__Required task__
Every entry here needs to be repeated exactly.
## Start Supplied data
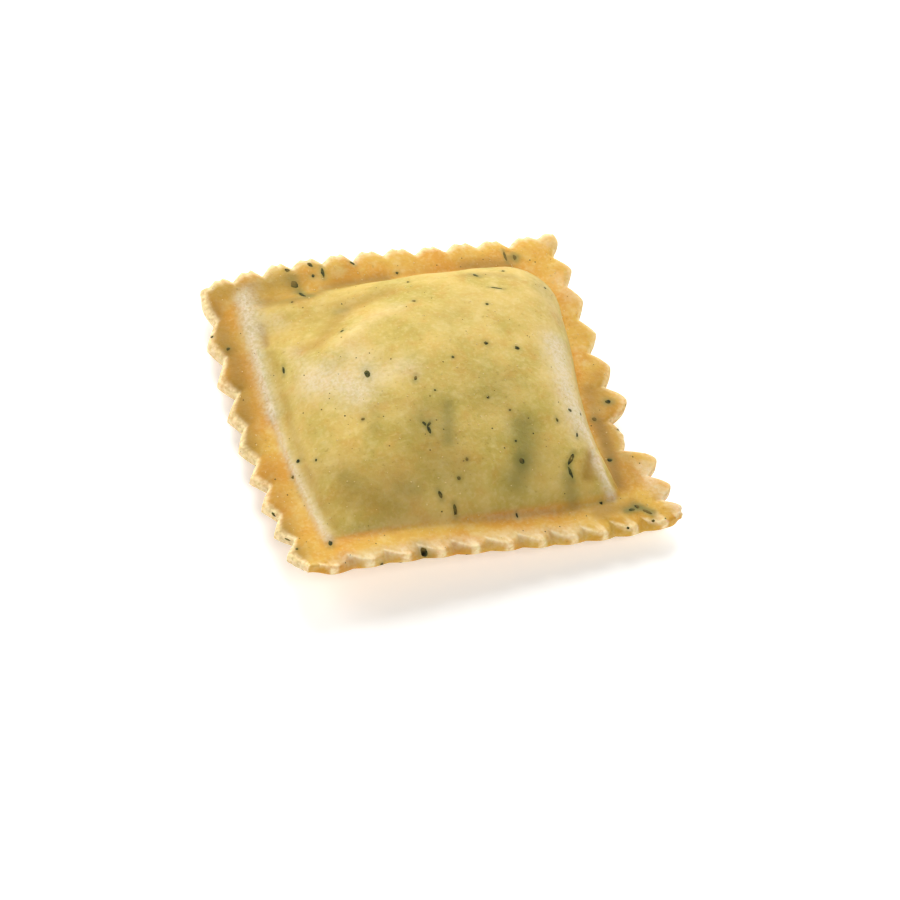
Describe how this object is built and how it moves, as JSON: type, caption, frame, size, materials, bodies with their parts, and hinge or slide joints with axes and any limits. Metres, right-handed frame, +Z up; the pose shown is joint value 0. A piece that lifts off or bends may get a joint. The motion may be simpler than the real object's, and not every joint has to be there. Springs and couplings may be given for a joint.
{
  "type": "ravioli",
  "caption": "Square filled pasta parcel: a domed pillow on a flattened belly, inside a pressed rim with a fluted, cut edge.",
  "frame": {"origin": "middle of the outline, on the table that the parcel lies on", "axes": "+Z up, away from the table; +X from the left flank to the right flank, along the near edge; +Y from the near edge to the far edge"},
  "size_m": [0.0554, 0.0554, 0.0135],
  "materials": {
    "herbed_dough": "satin, lightly floured egg pasta dough with dark green herb flecks"
  },
  "bodies": {
    "root": {"raviolo": "herbed_dough"}
  },
  "joints": []
}
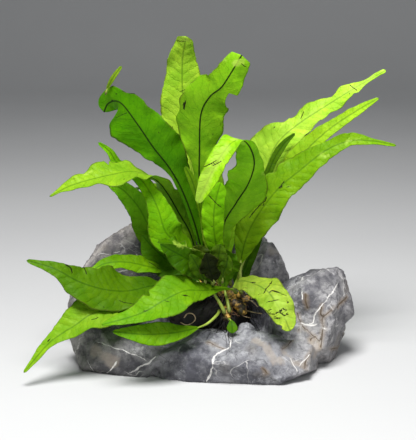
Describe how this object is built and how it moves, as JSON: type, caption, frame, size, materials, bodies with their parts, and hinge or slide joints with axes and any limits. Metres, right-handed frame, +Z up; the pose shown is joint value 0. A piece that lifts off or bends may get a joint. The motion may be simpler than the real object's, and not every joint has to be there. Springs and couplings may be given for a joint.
{
  "type": "java fern on stone",
  "caption": "Java fern with broad strap leaves rooted by its creeping stem on a grey white-veined limestone, an aquarium decoration that stands on the stone's flat base.",
  "frame": {"origin": "centre of the stone's flat base", "axes": "+Z up; +X to the right and +Y away from a viewer facing the plant as in the picture"},
  "size_m": [0.262, 0.1599, 0.2342],
  "materials": {
    "leaf_bright": "lit yellow-green leaf, satin, lets light through",
    "leaf_mid": "mid green leaf, satin, lets light through",
    "leaf_dark": "deep green leaf, satin",
    "rhizome": "knobbly green-brown creeping stem",
    "roots": "dark brown matted root fibres",
    "limestone": "broken grey limestone with white calcite veins, matt"
  },
  "bodies": {
    "root": {"stone": "limestone", "root_clump": "roots", "rhizome": "rhizome", "rhizome_branch": "rhizome", "frond_back_tall": "leaf_bright", "frond_left_tall": "leaf_mid", "frond_centre_tall": "leaf_mid", "frond_over_arching": "leaf_mid", "frond_right_long": "leaf_bright", "frond_right_slender": "leaf_mid", "frond_right_low": "leaf_mid", "frond_right_short": "leaf_dark", "frond_left_arching": "leaf_bright", "frond_left_curled": "leaf_mid", "frond_left_rear": "leaf_dark", "frond_crown_left": "leaf_mid", "frond_crown_crinkled": "leaf_dark", "frond_crown_front": "leaf_dark", "frond_rolled_tip": "leaf_mid", "frond_crown_upright": "leaf_mid", "frond_low_left": "leaf_bright", "frond_left_bent": "leaf_mid", "frond_drooping_left": "leaf_bright", "frond_front_low": "leaf_mid", "frond_front_broad": "leaf_bright", "frond_front_right": "leaf_bright", "plantlet": "leaf_bright", "small_round_leaf": "leaf_dark", "frond_crown_rear": "leaf_dark", "frond_rear_left": "leaf_mid", "frond_rear_right": "leaf_mid", "frond_rear_centre": "leaf_mid"}
  },
  "joints": []
}
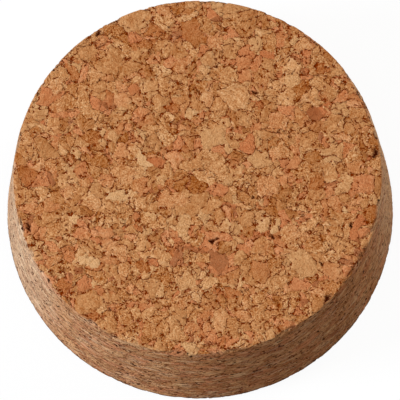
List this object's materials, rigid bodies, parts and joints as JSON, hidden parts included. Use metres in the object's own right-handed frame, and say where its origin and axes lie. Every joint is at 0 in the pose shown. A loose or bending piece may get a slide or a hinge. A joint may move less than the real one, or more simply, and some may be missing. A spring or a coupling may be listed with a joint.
{
  "type": "cork stopper",
  "caption": "Wide tapered disc stopper of agglomerated cork, to close the mouth of a jar or canister.",
  "frame": {"origin": "centre of the wide end face, on which the stopper stands", "axes": "+Z along the stopper's axis from the wide end face to the narrow one; X and Y in the wide end face"},
  "size_m": [0.0768, 0.0768, 0.0254],
  "materials": {
    "cork": "ground agglomerated cork, matt, granules of mixed tan, cream and red-brown"
  },
  "bodies": {
    "root": {"stopper": "cork"}
  },
  "joints": []
}
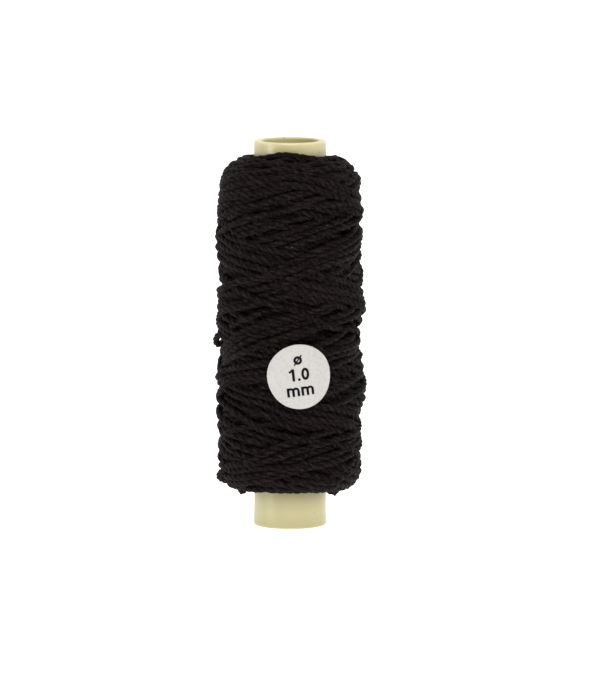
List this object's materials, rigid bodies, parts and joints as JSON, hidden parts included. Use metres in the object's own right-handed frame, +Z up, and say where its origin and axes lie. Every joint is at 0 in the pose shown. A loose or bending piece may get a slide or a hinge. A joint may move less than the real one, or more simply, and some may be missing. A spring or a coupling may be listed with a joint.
{
  "type": "waxed thread spool",
  "caption": "Hollow plastic core tube cross-wound with dark waxed twisted thread, with a round paper size label stuck to its side.",
  "frame": {"origin": "centre of the core tube's lower rim, where the spool stands", "axes": "+Z up the tube's axis; -Y towards the side with the label"},
  "size_m": [0.0224, 0.0225, 0.06],
  "materials": {
    "tube_plastic": "smooth cream plastic, slightly translucent",
    "waxed_thread": "near-black twisted thread with a light coat of wax",
    "label_paper": "matt white paper"
  },
  "bodies": {
    "root": {"core_tube": "tube_plastic", "thread_winding": "waxed_thread", "size_label": "label_paper"}
  },
  "joints": []
}
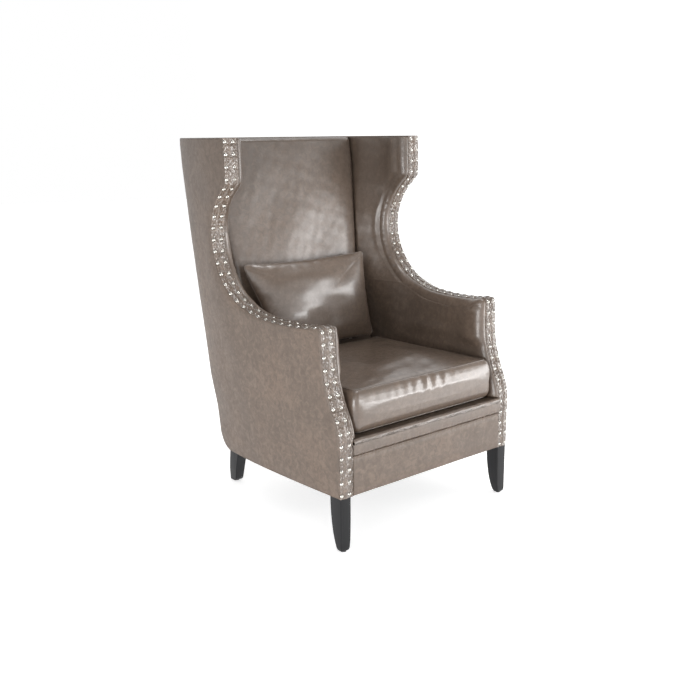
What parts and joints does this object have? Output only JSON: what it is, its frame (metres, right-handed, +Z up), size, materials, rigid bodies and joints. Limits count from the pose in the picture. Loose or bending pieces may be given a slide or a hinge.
## End Supplied data
__Response to the task__
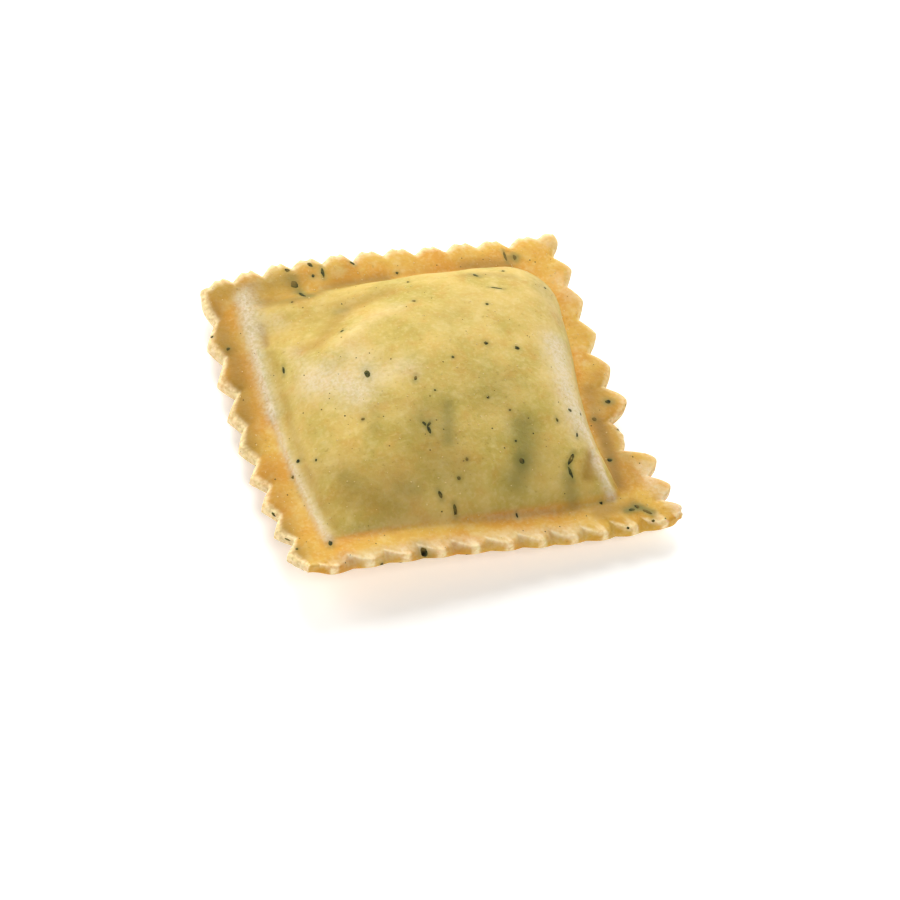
Describe how this object is built and how it moves, as JSON: type, caption, frame, size, materials, bodies with their parts, and hinge or slide joints with axes and any limits. Metres, right-handed frame, +Z up; the pose shown is joint value 0. A piece that lifts off or bends may get a joint. The motion may be simpler than the real object's, and not every joint has to be there. Springs and couplings may be given for a joint.
{
  "type": "ravioli",
  "caption": "Square filled pasta parcel: a domed pillow on a flattened belly, inside a pressed rim with a fluted, cut edge.",
  "frame": {"origin": "middle of the outline, on the table that the parcel lies on", "axes": "+Z up, away from the table; +X from the left flank to the right flank, along the near edge; +Y from the near edge to the far edge"},
  "size_m": [0.0554, 0.0554, 0.0135],
  "materials": {
    "herbed_dough": "satin, lightly floured egg pasta dough with dark green herb flecks"
  },
  "bodies": {
    "root": {"raviolo": "herbed_dough"}
  },
  "joints": []
}
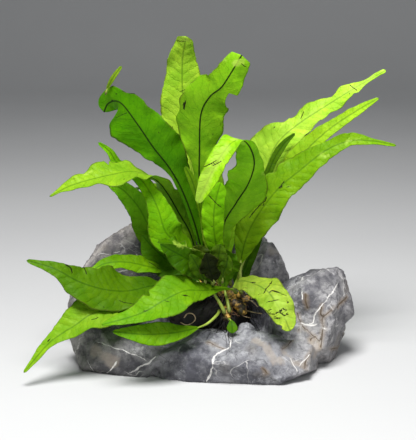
Describe how this object is built and how it moves, as JSON: type, caption, frame, size, materials, bodies with their parts, and hinge or slide joints with axes and any limits. Metres, right-handed frame, +Z up; the pose shown is joint value 0. A piece that lifts off or bends may get a joint. The motion may be simpler than the real object's, and not every joint has to be there. Springs and couplings may be given for a joint.
{
  "type": "java fern on stone",
  "caption": "Java fern with broad strap leaves rooted by its creeping stem on a grey white-veined limestone, an aquarium decoration that stands on the stone's flat base.",
  "frame": {"origin": "centre of the stone's flat base", "axes": "+Z up; +X to the right and +Y away from a viewer facing the plant as in the picture"},
  "size_m": [0.262, 0.1599, 0.2342],
  "materials": {
    "leaf_bright": "lit yellow-green leaf, satin, lets light through",
    "leaf_mid": "mid green leaf, satin, lets light through",
    "leaf_dark": "deep green leaf, satin",
    "rhizome": "knobbly green-brown creeping stem",
    "roots": "dark brown matted root fibres",
    "limestone": "broken grey limestone with white calcite veins, matt"
  },
  "bodies": {
    "root": {"stone": "limestone", "root_clump": "roots", "rhizome": "rhizome", "rhizome_branch": "rhizome", "frond_back_tall": "leaf_bright", "frond_left_tall": "leaf_mid", "frond_centre_tall": "leaf_mid", "frond_over_arching": "leaf_mid", "frond_right_long": "leaf_bright", "frond_right_slender": "leaf_mid", "frond_right_low": "leaf_mid", "frond_right_short": "leaf_dark", "frond_left_arching": "leaf_bright", "frond_left_curled": "leaf_mid", "frond_left_rear": "leaf_dark", "frond_crown_left": "leaf_mid", "frond_crown_crinkled": "leaf_dark", "frond_crown_front": "leaf_dark", "frond_rolled_tip": "leaf_mid", "frond_crown_upright": "leaf_mid", "frond_low_left": "leaf_bright", "frond_left_bent": "leaf_mid", "frond_drooping_left": "leaf_bright", "frond_front_low": "leaf_mid", "frond_front_broad": "leaf_bright", "frond_front_right": "leaf_bright", "plantlet": "leaf_bright", "small_round_leaf": "leaf_dark", "frond_crown_rear": "leaf_dark", "frond_rear_left": "leaf_mid", "frond_rear_right": "leaf_mid", "frond_rear_centre": "leaf_mid"}
  },
  "joints": []
}
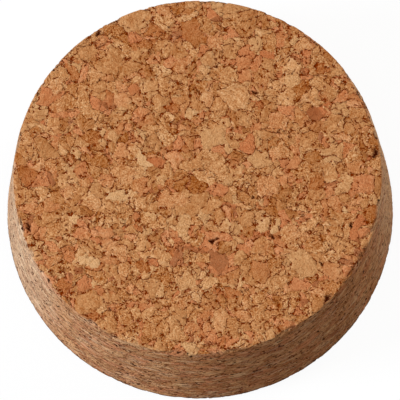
List this object's materials, rigid bodies, parts and joints as JSON, hidden parts included. Use metres in the object's own right-handed frame, and say where its origin and axes lie. Every joint is at 0 in the pose shown. A loose or bending piece may get a slide or a hinge. A joint may move less than the real one, or more simply, and some may be missing. A spring or a coupling may be listed with a joint.
{
  "type": "cork stopper",
  "caption": "Wide tapered disc stopper of agglomerated cork, to close the mouth of a jar or canister.",
  "frame": {"origin": "centre of the wide end face, on which the stopper stands", "axes": "+Z along the stopper's axis from the wide end face to the narrow one; X and Y in the wide end face"},
  "size_m": [0.0768, 0.0768, 0.0254],
  "materials": {
    "cork": "ground agglomerated cork, matt, granules of mixed tan, cream and red-brown"
  },
  "bodies": {
    "root": {"stopper": "cork"}
  },
  "joints": []
}
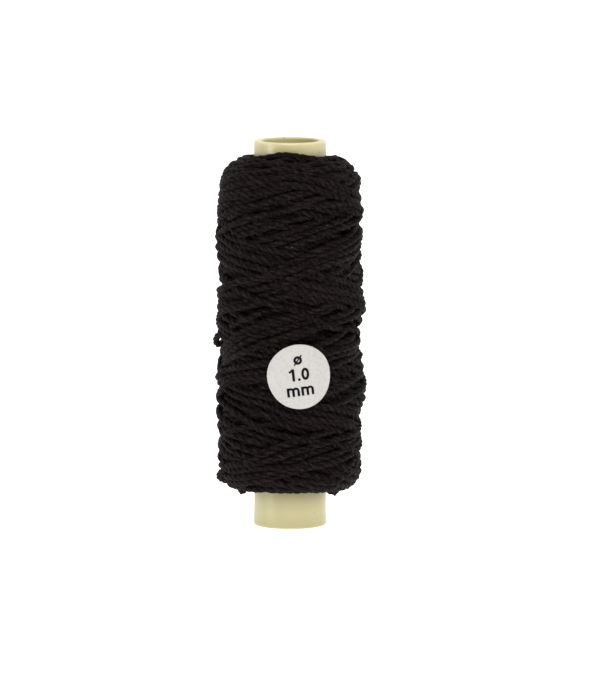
List this object's materials, rigid bodies, parts and joints as JSON, hidden parts included. Use metres in the object's own right-handed frame, +Z up, and say where its origin and axes lie. Every joint is at 0 in the pose shown. A loose or bending piece may get a slide or a hinge. A joint may move less than the real one, or more simply, and some may be missing. A spring or a coupling may be listed with a joint.
{
  "type": "waxed thread spool",
  "caption": "Hollow plastic core tube cross-wound with dark waxed twisted thread, with a round paper size label stuck to its side.",
  "frame": {"origin": "centre of the core tube's lower rim, where the spool stands", "axes": "+Z up the tube's axis; -Y towards the side with the label"},
  "size_m": [0.0224, 0.0225, 0.06],
  "materials": {
    "tube_plastic": "smooth cream plastic, slightly translucent",
    "waxed_thread": "near-black twisted thread with a light coat of wax",
    "label_paper": "matt white paper"
  },
  "bodies": {
    "root": {"core_tube": "tube_plastic", "thread_winding": "waxed_thread", "size_label": "label_paper"}
  },
  "joints": []
}
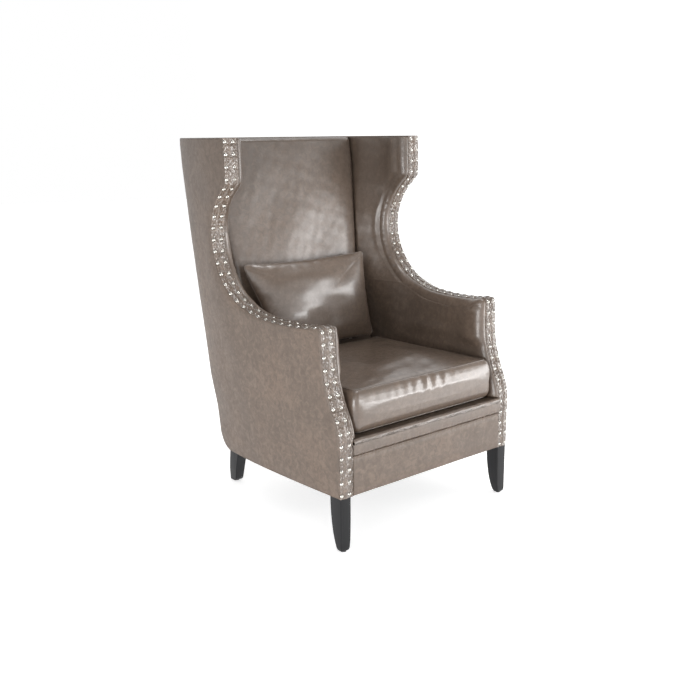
What parts and joints does this object have? Output only JSON: what it is, its frame (metres, right-handed, +Z up), size, materials, rigid bodies and joints. Limits count from the pose in the picture. Loose or bending pieces may be given a slide or a hinge.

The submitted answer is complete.